JOB
Provide the data again in its entirety, exactly as given.

===============

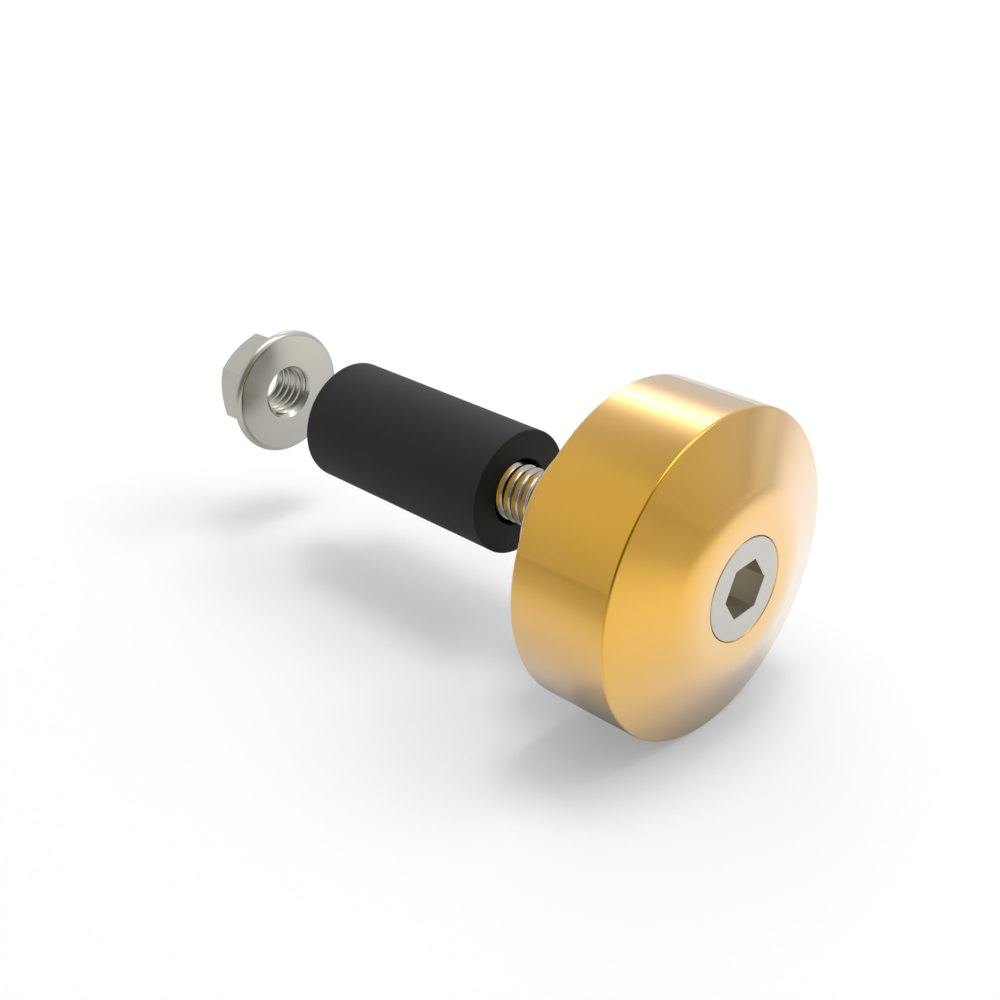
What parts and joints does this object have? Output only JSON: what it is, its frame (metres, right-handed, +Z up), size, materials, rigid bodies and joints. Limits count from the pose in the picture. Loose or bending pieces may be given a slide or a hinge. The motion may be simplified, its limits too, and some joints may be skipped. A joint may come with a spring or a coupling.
{
  "type": "bar end weight",
  "caption": "Aluminium handlebar end weight with a coned face and a spigot, held by a socket cap screw that squeezes a rubber sleeve with a flange nut; shown drawn apart along its axis.",
  "frame": {"origin": "on the axis, in the plane of the weight's flat back face, where it seats on the end of the bar", "axes": "+X along the axis out of the bar, towards the coned face and the screw's head; -X into the bar, towards the nut; +Z up, with one corner of the nut's hexagon upwards"},
  "size_m": [0.0695, 0.032, 0.032],
  "materials": {
    "anodised_weight": "bright gold anodised, polished",
    "plated_hardware": "satin nickel-plated steel",
    "sleeve_rubber": "matte black"
  },
  "bodies": {
    "weight": {"weight": "anodised_weight"},
    "screw": {"cap_screw": "plated_hardware"},
    "sleeve": {"rubber_sleeve": "sleeve_rubber"},
    "nut": {"flange_nut": "plated_hardware"}
  },
  "joints": [
    {"name": "nut_run", "type": "slide", "parent": "weight", "child": "nut", "axis": [1, 0, 0], "range_m": [0, 0.0183]},
    {"name": "screw_turn", "type": "hinge", "parent": "weight", "child": "screw", "pos_m": [0, 0, 0], "axis": [-1, 0, 0], "continuous": true},
    {"name": "sleeve_slide", "type": "slide", "parent": "weight", "child": "sleeve", "axis": [1, 0, 0], "range_m": [0, 0.0073]}
  ],
  "couplings": [
    {"joint": "screw_turn", "follows": "nut_run", "rad_per_m": 6283.2},
    {"joint": "sleeve_slide", "follows": "nut_run", "ratio": 0.3989}
  ]
}
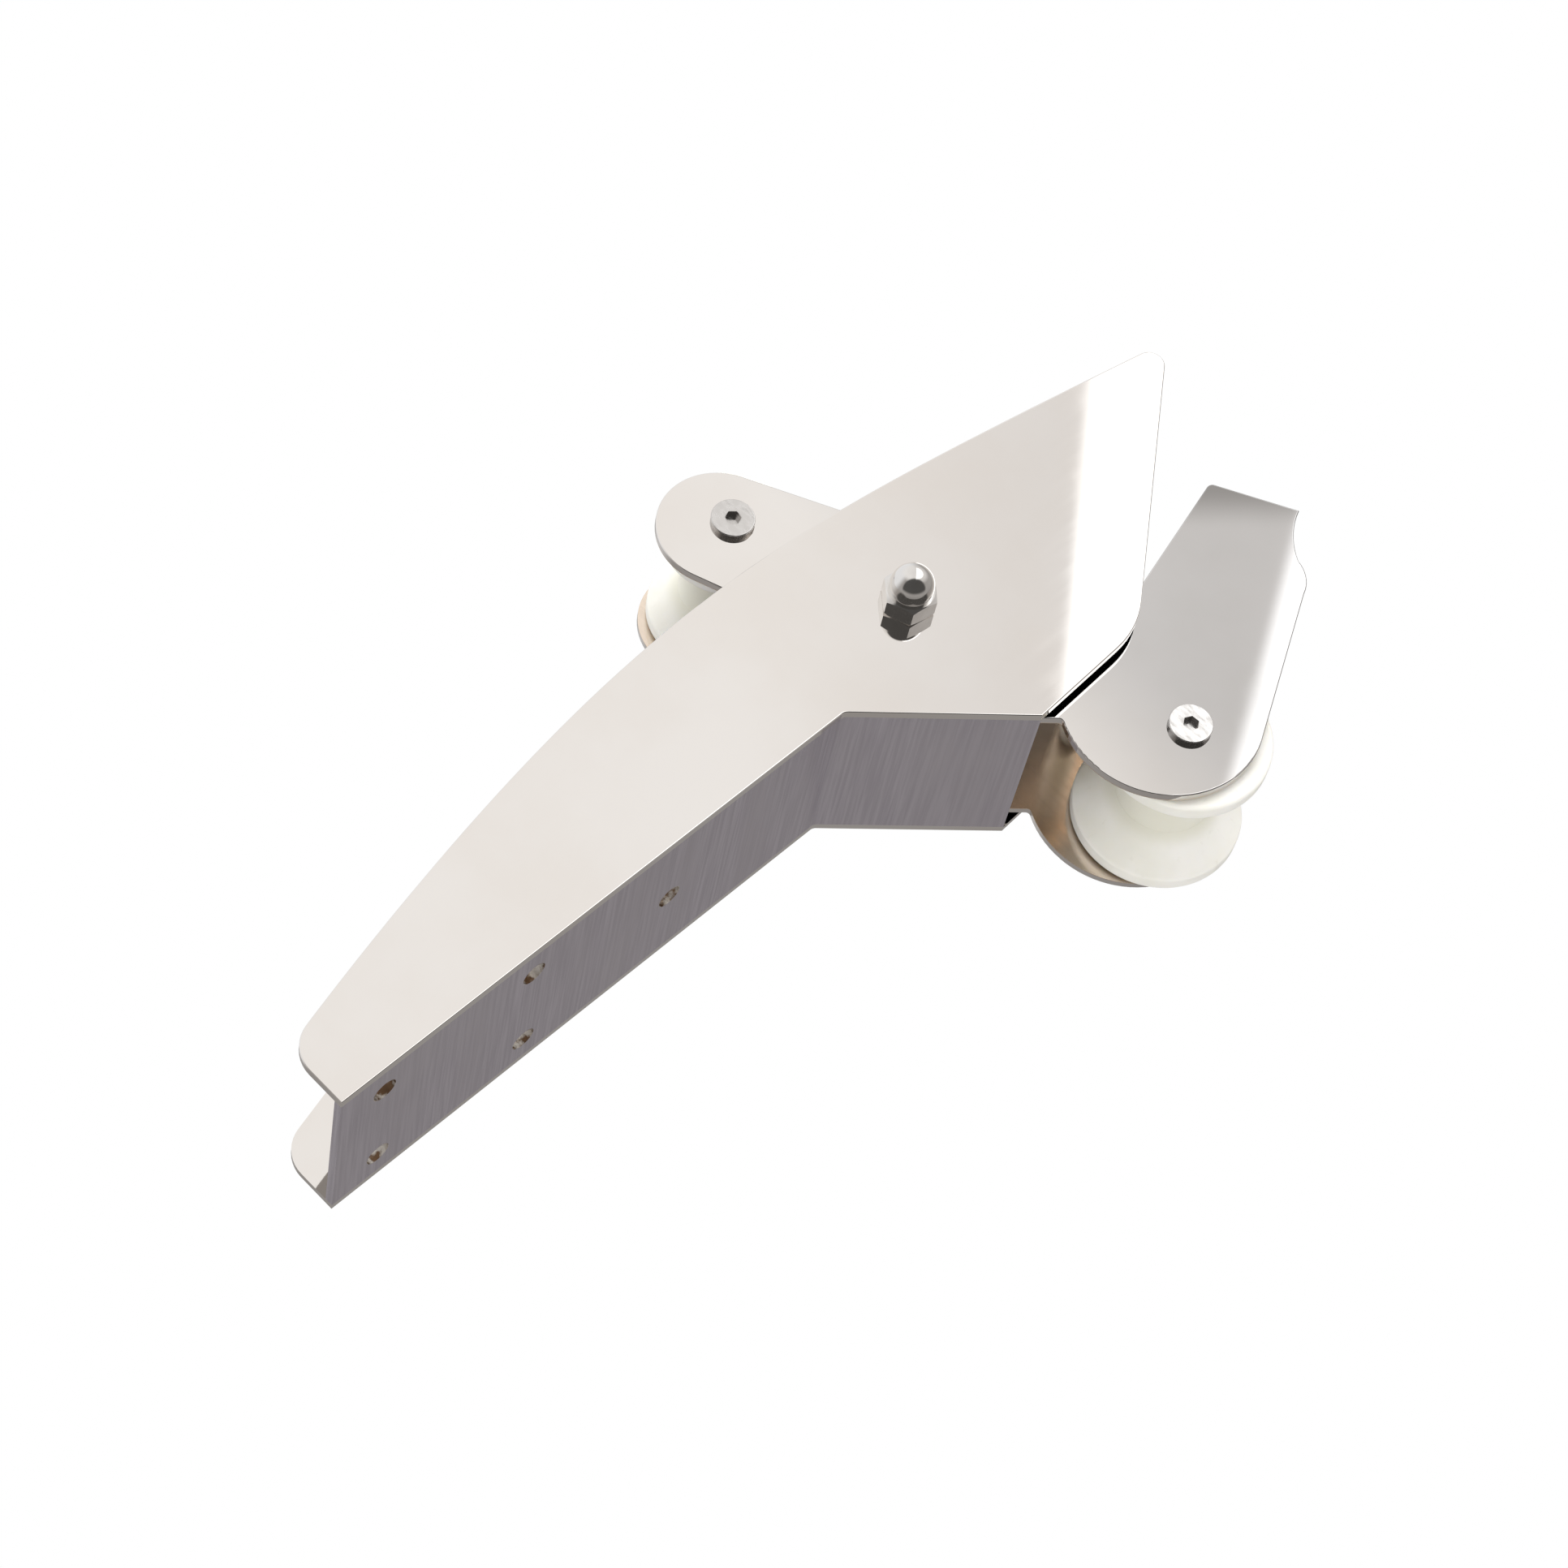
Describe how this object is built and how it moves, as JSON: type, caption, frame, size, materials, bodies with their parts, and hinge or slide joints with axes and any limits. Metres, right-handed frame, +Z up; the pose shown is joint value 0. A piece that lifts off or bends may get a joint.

===============

TASK SOLUTION
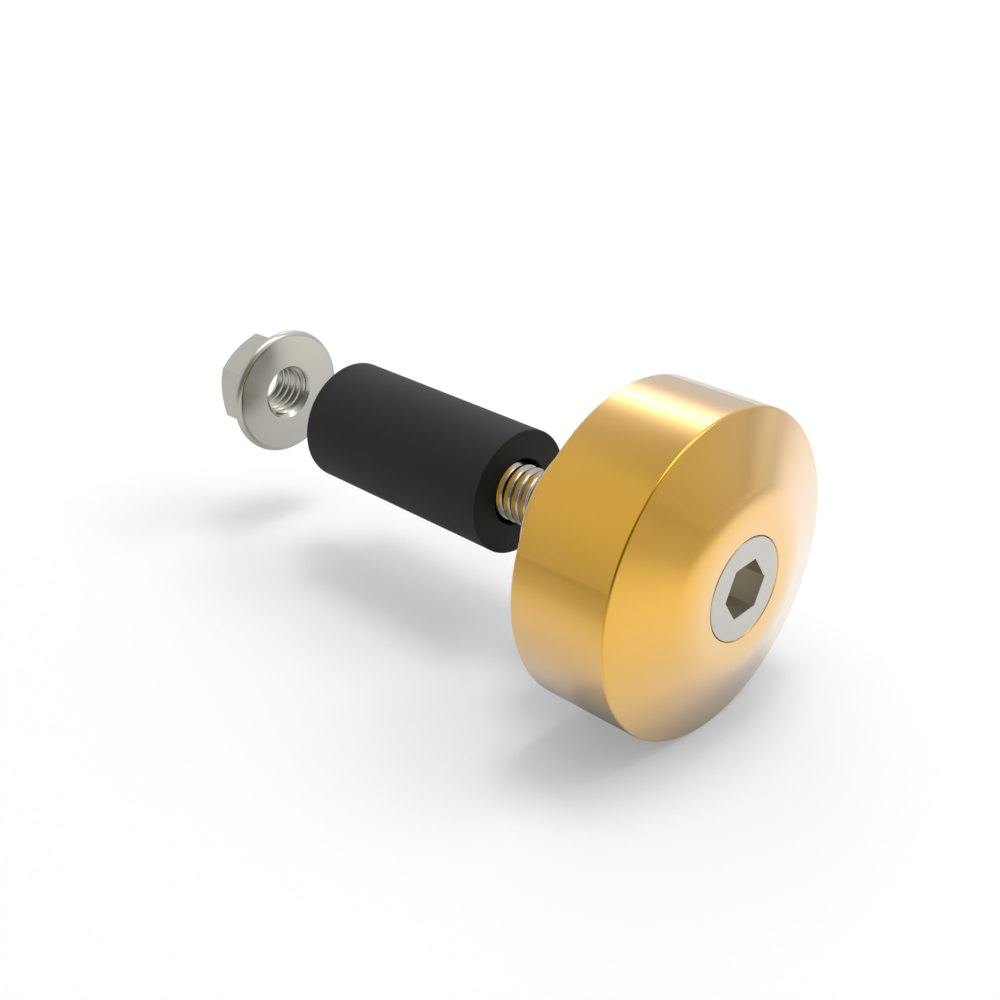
What parts and joints does this object have? Output only JSON: what it is, its frame (metres, right-handed, +Z up), size, materials, rigid bodies and joints. Limits count from the pose in the picture. Loose or bending pieces may be given a slide or a hinge. The motion may be simplified, its limits too, and some joints may be skipped. A joint may come with a spring or a coupling.
{
  "type": "bar end weight",
  "caption": "Aluminium handlebar end weight with a coned face and a spigot, held by a socket cap screw that squeezes a rubber sleeve with a flange nut; shown drawn apart along its axis.",
  "frame": {"origin": "on the axis, in the plane of the weight's flat back face, where it seats on the end of the bar", "axes": "+X along the axis out of the bar, towards the coned face and the screw's head; -X into the bar, towards the nut; +Z up, with one corner of the nut's hexagon upwards"},
  "size_m": [0.0695, 0.032, 0.032],
  "materials": {
    "anodised_weight": "bright gold anodised, polished",
    "plated_hardware": "satin nickel-plated steel",
    "sleeve_rubber": "matte black"
  },
  "bodies": {
    "weight": {"weight": "anodised_weight"},
    "screw": {"cap_screw": "plated_hardware"},
    "sleeve": {"rubber_sleeve": "sleeve_rubber"},
    "nut": {"flange_nut": "plated_hardware"}
  },
  "joints": [
    {"name": "nut_run", "type": "slide", "parent": "weight", "child": "nut", "axis": [1, 0, 0], "range_m": [0, 0.0183]},
    {"name": "screw_turn", "type": "hinge", "parent": "weight", "child": "screw", "pos_m": [0, 0, 0], "axis": [-1, 0, 0], "continuous": true},
    {"name": "sleeve_slide", "type": "slide", "parent": "weight", "child": "sleeve", "axis": [1, 0, 0], "range_m": [0, 0.0073]}
  ],
  "couplings": [
    {"joint": "screw_turn", "follows": "nut_run", "rad_per_m": 6283.2},
    {"joint": "sleeve_slide", "follows": "nut_run", "ratio": 0.3989}
  ]
}
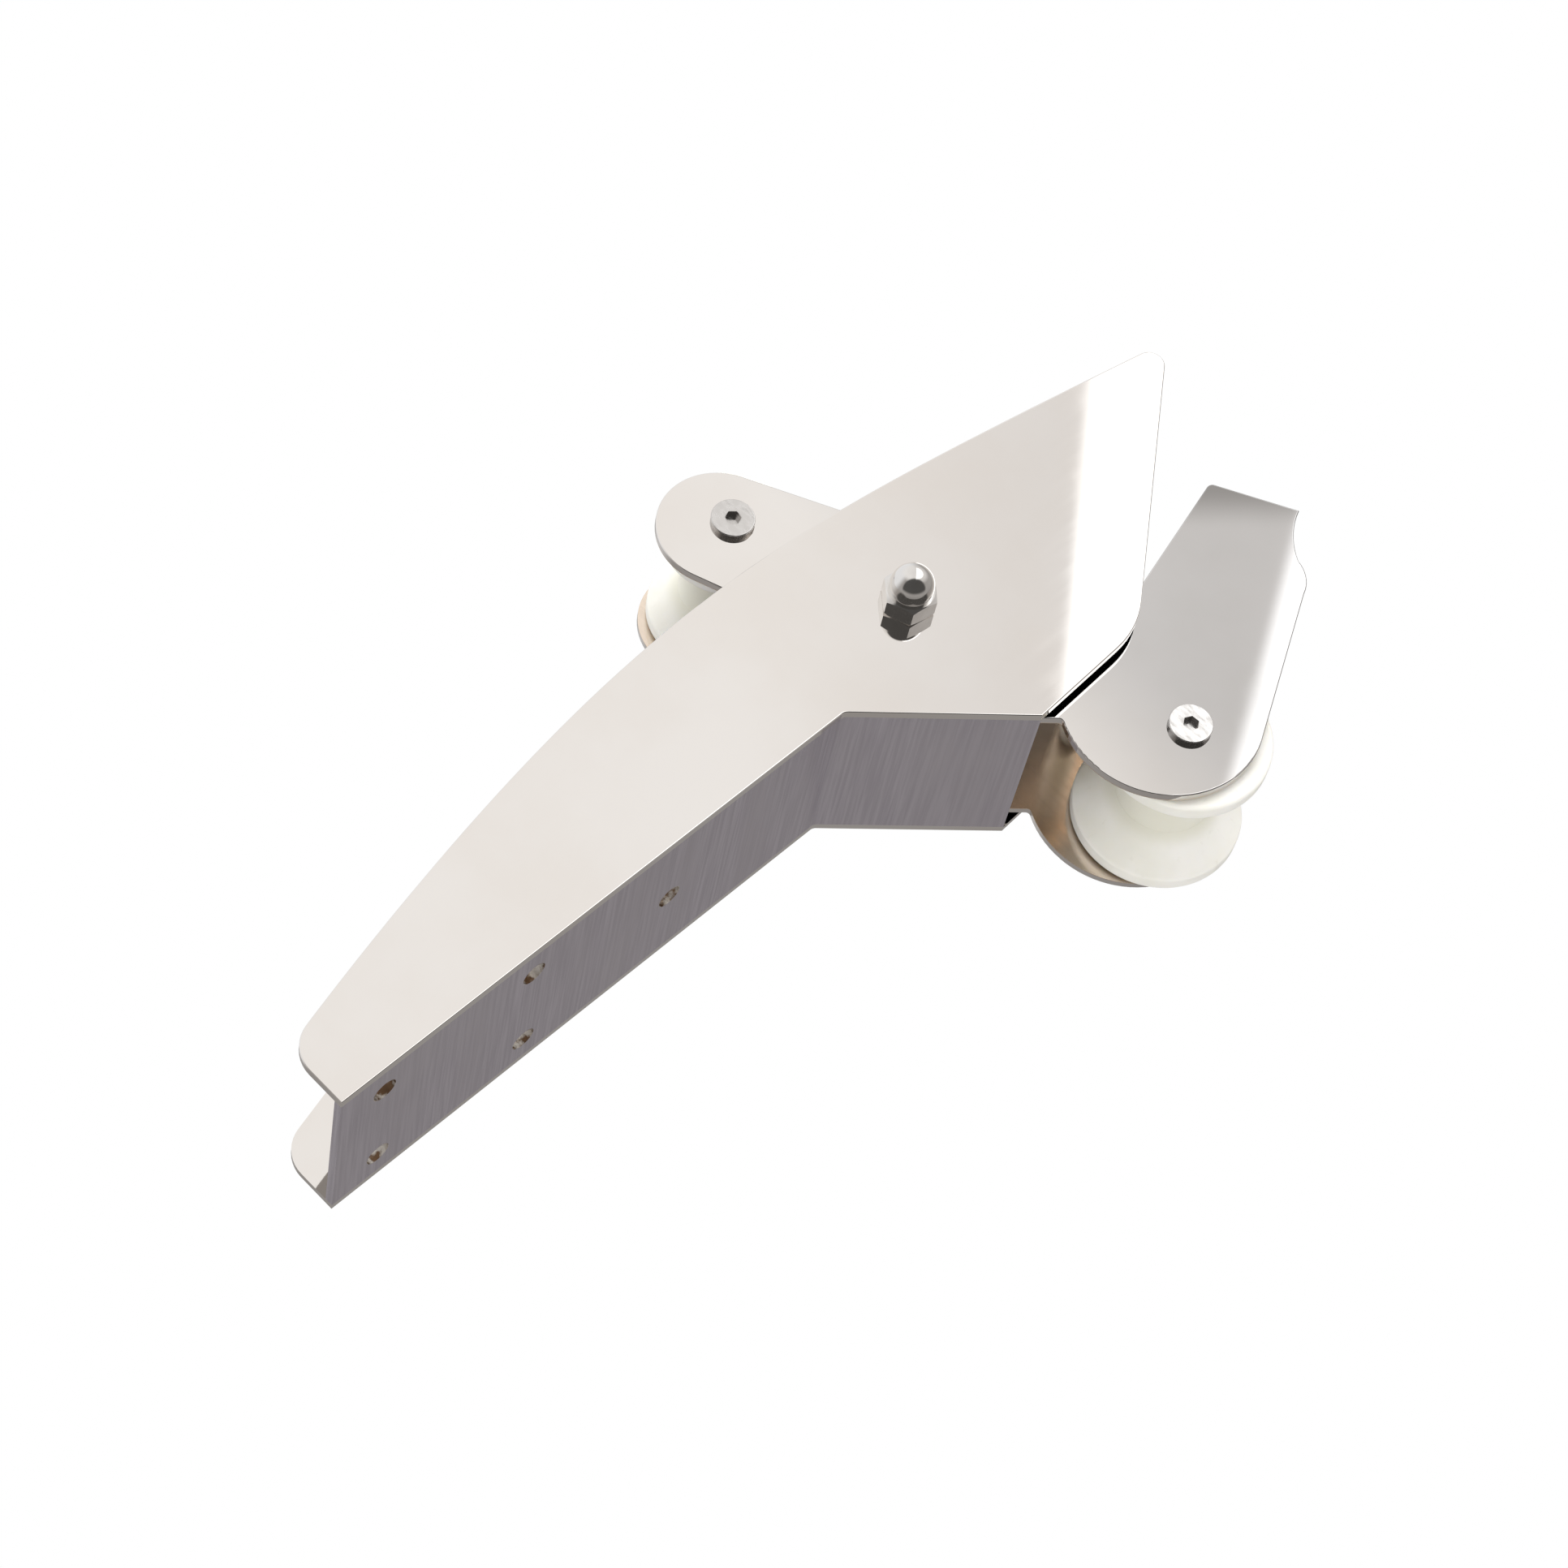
Describe how this object is built and how it moves, as JSON: type, caption, frame, size, materials, bodies with their parts, and hinge or slide joints with axes and any limits. Metres, right-handed frame, +Z up; the pose shown is joint value 0. A piece that lifts off or bends may get a joint.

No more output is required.